* START Collected material *

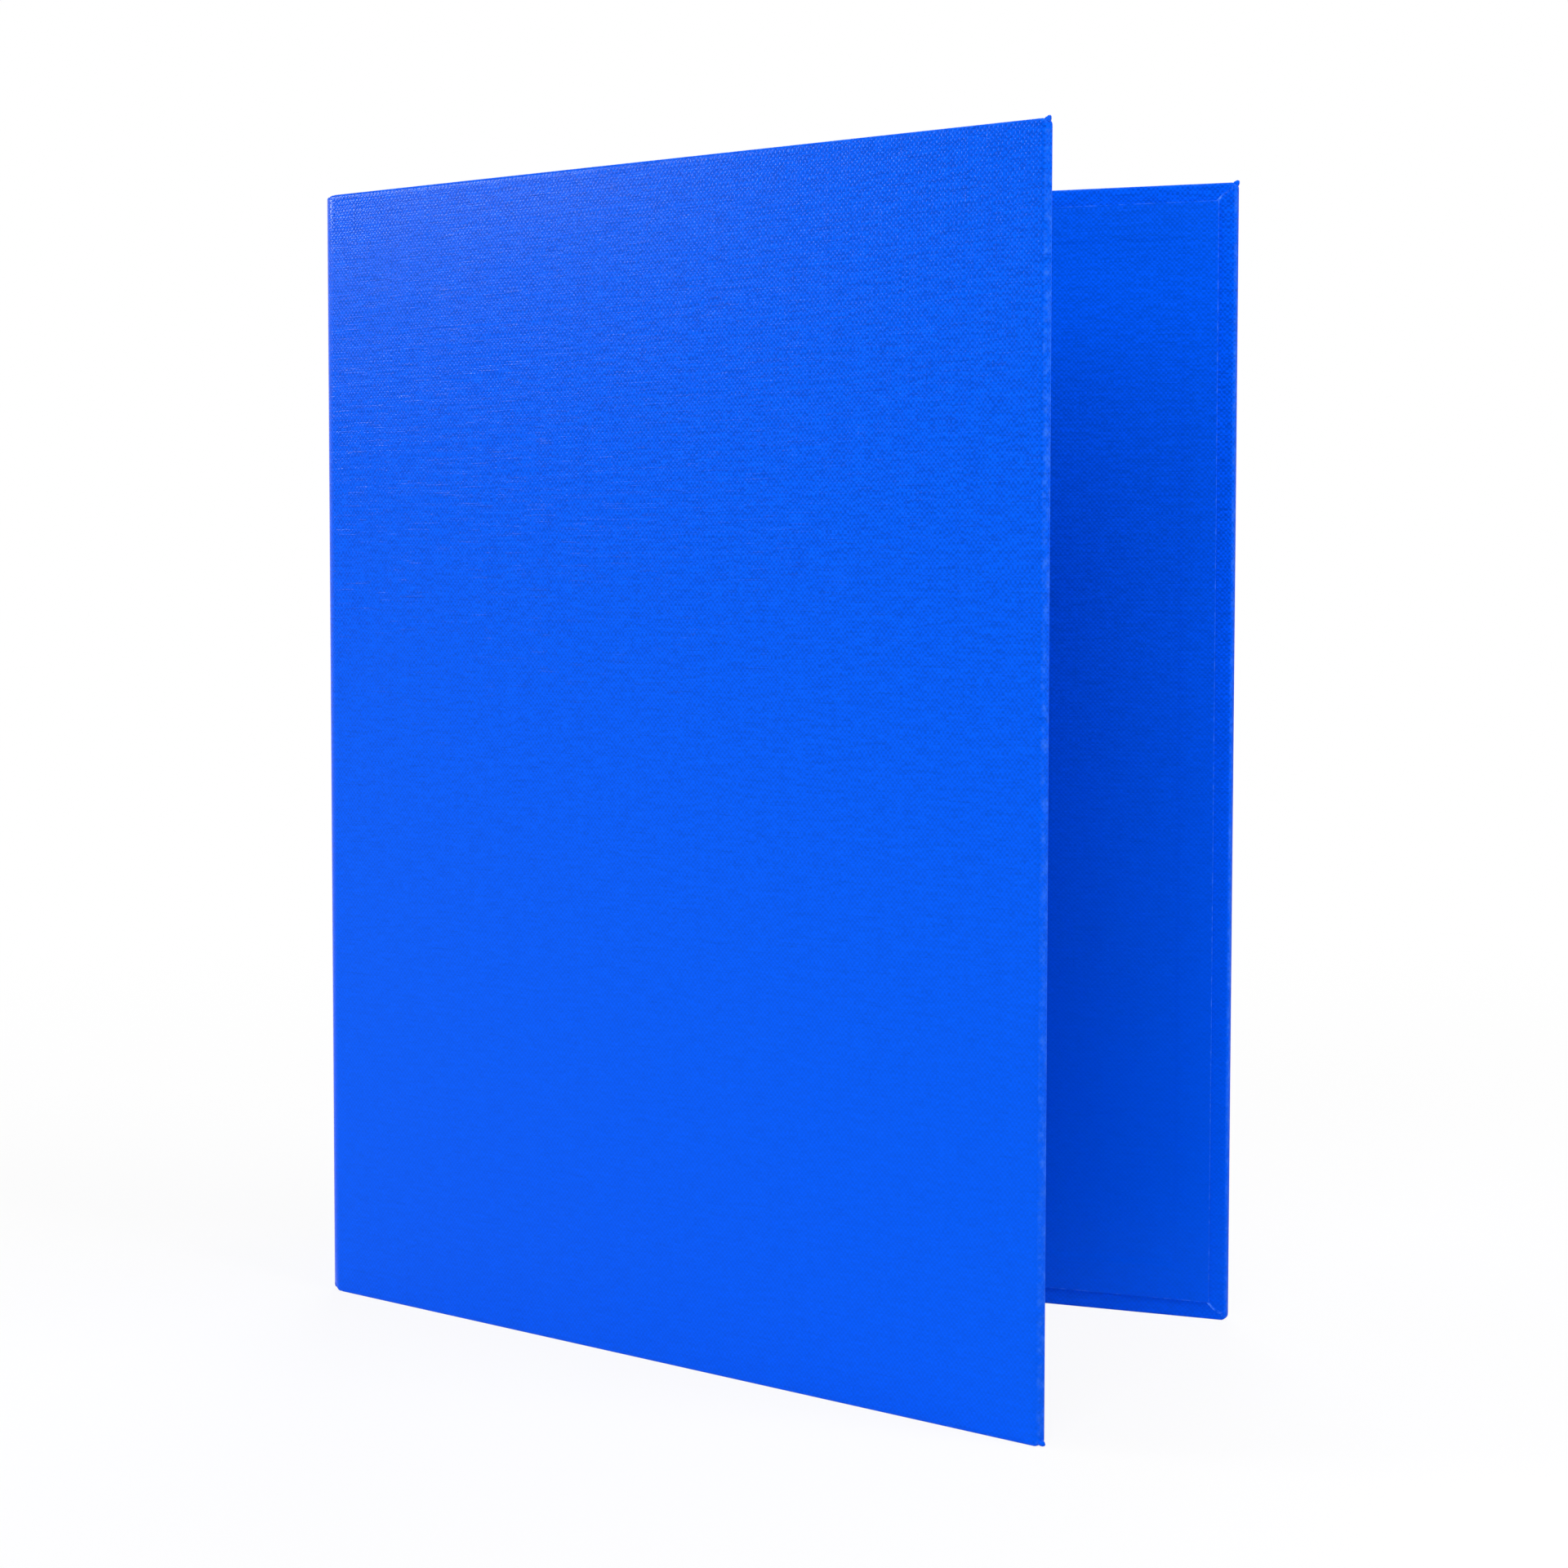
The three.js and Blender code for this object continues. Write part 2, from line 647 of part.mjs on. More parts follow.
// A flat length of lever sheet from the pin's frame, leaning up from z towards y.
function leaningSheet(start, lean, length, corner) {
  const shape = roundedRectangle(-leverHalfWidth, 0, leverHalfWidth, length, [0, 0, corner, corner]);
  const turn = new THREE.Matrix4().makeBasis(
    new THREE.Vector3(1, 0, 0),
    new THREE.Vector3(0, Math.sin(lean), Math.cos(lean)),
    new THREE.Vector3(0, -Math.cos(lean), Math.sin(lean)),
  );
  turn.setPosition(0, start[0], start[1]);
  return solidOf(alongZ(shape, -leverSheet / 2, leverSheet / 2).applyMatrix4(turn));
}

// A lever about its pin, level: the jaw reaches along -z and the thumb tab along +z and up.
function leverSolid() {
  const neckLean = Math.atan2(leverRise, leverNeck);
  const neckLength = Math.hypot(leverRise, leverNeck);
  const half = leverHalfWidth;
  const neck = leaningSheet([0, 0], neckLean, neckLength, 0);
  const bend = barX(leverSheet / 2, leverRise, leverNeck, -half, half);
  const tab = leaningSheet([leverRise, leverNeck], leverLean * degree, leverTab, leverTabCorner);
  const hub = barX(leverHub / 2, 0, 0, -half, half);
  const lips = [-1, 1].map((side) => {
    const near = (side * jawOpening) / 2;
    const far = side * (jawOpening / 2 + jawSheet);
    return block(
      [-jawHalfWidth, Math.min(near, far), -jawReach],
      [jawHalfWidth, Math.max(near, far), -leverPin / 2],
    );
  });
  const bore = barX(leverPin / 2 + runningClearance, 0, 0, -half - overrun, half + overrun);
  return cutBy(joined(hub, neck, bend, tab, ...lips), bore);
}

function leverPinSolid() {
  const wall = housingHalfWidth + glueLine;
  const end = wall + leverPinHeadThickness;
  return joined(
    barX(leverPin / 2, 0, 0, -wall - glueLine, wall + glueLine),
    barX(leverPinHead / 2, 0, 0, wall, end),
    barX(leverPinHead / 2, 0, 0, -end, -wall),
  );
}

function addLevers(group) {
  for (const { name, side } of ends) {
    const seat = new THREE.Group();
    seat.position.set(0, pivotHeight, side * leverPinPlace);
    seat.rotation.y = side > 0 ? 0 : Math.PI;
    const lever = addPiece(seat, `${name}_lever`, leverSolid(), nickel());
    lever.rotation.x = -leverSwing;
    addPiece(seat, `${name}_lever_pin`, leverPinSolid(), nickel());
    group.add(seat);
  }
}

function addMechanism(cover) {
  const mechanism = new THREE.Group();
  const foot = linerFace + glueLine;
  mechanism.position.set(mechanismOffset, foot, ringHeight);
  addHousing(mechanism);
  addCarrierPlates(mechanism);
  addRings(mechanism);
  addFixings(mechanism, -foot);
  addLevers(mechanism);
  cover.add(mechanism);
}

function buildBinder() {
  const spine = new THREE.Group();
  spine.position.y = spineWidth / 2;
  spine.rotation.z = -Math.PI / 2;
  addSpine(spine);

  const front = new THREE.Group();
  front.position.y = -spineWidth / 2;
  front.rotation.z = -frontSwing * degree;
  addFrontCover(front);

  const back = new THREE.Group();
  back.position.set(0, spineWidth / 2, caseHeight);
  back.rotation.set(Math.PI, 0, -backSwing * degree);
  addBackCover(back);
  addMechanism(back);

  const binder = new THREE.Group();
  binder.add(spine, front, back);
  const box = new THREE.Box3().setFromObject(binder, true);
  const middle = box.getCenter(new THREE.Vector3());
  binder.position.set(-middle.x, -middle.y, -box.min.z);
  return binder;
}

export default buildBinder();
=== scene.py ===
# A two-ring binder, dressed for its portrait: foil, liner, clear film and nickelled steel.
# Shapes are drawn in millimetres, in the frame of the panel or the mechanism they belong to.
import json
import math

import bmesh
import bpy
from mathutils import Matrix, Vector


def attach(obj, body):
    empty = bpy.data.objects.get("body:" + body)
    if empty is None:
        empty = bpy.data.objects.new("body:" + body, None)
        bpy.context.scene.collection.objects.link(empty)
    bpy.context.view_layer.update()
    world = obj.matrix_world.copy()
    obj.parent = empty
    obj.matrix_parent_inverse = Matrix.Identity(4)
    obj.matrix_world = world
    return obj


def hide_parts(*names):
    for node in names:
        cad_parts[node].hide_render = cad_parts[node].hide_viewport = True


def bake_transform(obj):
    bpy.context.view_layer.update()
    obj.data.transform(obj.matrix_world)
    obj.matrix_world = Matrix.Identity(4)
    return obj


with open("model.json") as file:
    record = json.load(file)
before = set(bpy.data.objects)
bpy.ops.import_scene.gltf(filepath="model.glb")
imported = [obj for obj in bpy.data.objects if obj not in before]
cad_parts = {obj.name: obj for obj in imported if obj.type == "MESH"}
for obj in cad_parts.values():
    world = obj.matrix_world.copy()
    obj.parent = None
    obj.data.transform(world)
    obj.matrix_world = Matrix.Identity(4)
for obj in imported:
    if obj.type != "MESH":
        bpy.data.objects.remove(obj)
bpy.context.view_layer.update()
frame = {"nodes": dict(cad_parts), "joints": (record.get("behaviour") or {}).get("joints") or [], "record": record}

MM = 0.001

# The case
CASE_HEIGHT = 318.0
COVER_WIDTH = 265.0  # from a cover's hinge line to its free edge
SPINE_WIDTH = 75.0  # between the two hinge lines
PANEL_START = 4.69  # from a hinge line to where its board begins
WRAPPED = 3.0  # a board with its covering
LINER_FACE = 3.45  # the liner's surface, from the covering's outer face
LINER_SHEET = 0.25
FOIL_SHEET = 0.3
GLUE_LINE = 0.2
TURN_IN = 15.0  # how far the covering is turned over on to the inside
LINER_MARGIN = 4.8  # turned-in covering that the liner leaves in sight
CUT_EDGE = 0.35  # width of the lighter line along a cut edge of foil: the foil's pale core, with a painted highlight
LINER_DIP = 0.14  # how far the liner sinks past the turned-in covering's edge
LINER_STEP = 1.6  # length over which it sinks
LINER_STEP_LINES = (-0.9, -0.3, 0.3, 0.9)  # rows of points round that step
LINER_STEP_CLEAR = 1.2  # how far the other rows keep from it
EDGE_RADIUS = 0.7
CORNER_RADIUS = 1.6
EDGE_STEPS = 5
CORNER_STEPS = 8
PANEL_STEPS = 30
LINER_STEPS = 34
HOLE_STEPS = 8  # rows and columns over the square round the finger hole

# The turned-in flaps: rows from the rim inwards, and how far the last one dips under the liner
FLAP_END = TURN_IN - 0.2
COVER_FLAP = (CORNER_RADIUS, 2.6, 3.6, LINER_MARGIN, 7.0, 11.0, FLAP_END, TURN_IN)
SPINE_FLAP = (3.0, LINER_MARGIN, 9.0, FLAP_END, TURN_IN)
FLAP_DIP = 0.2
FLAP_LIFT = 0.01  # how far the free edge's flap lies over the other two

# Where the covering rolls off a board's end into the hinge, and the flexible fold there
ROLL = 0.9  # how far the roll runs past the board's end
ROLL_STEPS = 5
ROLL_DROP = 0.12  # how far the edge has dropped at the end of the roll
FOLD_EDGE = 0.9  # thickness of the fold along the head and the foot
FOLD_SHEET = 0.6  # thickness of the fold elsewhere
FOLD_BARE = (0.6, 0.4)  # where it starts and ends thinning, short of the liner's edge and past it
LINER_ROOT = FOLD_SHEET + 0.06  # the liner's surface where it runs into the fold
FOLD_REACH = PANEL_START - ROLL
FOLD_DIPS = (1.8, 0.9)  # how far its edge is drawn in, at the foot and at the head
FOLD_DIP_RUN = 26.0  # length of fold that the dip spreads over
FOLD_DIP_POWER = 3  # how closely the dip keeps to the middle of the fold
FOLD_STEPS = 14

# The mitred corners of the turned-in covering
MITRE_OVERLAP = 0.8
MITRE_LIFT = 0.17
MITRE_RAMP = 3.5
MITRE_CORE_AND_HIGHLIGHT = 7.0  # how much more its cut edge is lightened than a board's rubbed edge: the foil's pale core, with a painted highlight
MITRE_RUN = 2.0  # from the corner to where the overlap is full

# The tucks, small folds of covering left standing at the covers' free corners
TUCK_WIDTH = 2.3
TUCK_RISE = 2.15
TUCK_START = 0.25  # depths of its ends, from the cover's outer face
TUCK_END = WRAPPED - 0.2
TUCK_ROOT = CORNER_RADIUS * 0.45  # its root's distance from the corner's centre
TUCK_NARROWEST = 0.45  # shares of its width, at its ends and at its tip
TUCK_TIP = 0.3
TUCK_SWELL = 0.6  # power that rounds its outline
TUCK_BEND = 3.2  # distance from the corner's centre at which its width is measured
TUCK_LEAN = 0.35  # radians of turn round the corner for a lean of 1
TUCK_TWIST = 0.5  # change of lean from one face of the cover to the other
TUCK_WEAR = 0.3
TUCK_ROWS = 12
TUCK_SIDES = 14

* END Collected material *

• _Task goal_:
Extract the lines from the line with "const back = new THREE.Group();" through the line with "imported = [obj". Keep both of those lines, copy everything exactly, and add nothing.

• _Correct response_:
  const back = new THREE.Group();
  back.position.set(0, spineWidth / 2, caseHeight);
  back.rotation.set(Math.PI, 0, -backSwing * degree);
  addBackCover(back);
  addMechanism(back);

  const binder = new THREE.Group();
  binder.add(spine, front, back);
  const box = new THREE.Box3().setFromObject(binder, true);
  const middle = box.getCenter(new THREE.Vector3());
  binder.position.set(-middle.x, -middle.y, -box.min.z);
  return binder;
}

export default buildBinder();
=== scene.py ===
# A two-ring binder, dressed for its portrait: foil, liner, clear film and nickelled steel.
# Shapes are drawn in millimetres, in the frame of the panel or the mechanism they belong to.
import json
import math

import bmesh
import bpy
from mathutils import Matrix, Vector


def attach(obj, body):
    empty = bpy.data.objects.get("body:" + body)
    if empty is None:
        empty = bpy.data.objects.new("body:" + body, None)
        bpy.context.scene.collection.objects.link(empty)
    bpy.context.view_layer.update()
    world = obj.matrix_world.copy()
    obj.parent = empty
    obj.matrix_parent_inverse = Matrix.Identity(4)
    obj.matrix_world = world
    return obj


def hide_parts(*names):
    for node in names:
        cad_parts[node].hide_render = cad_parts[node].hide_viewport = True


def bake_transform(obj):
    bpy.context.view_layer.update()
    obj.data.transform(obj.matrix_world)
    obj.matrix_world = Matrix.Identity(4)
    return obj


with open("model.json") as file:
    record = json.load(file)
before = set(bpy.data.objects)
bpy.ops.import_scene.gltf(filepath="model.glb")
imported = [obj for obj in bpy.data.objects if obj not in before]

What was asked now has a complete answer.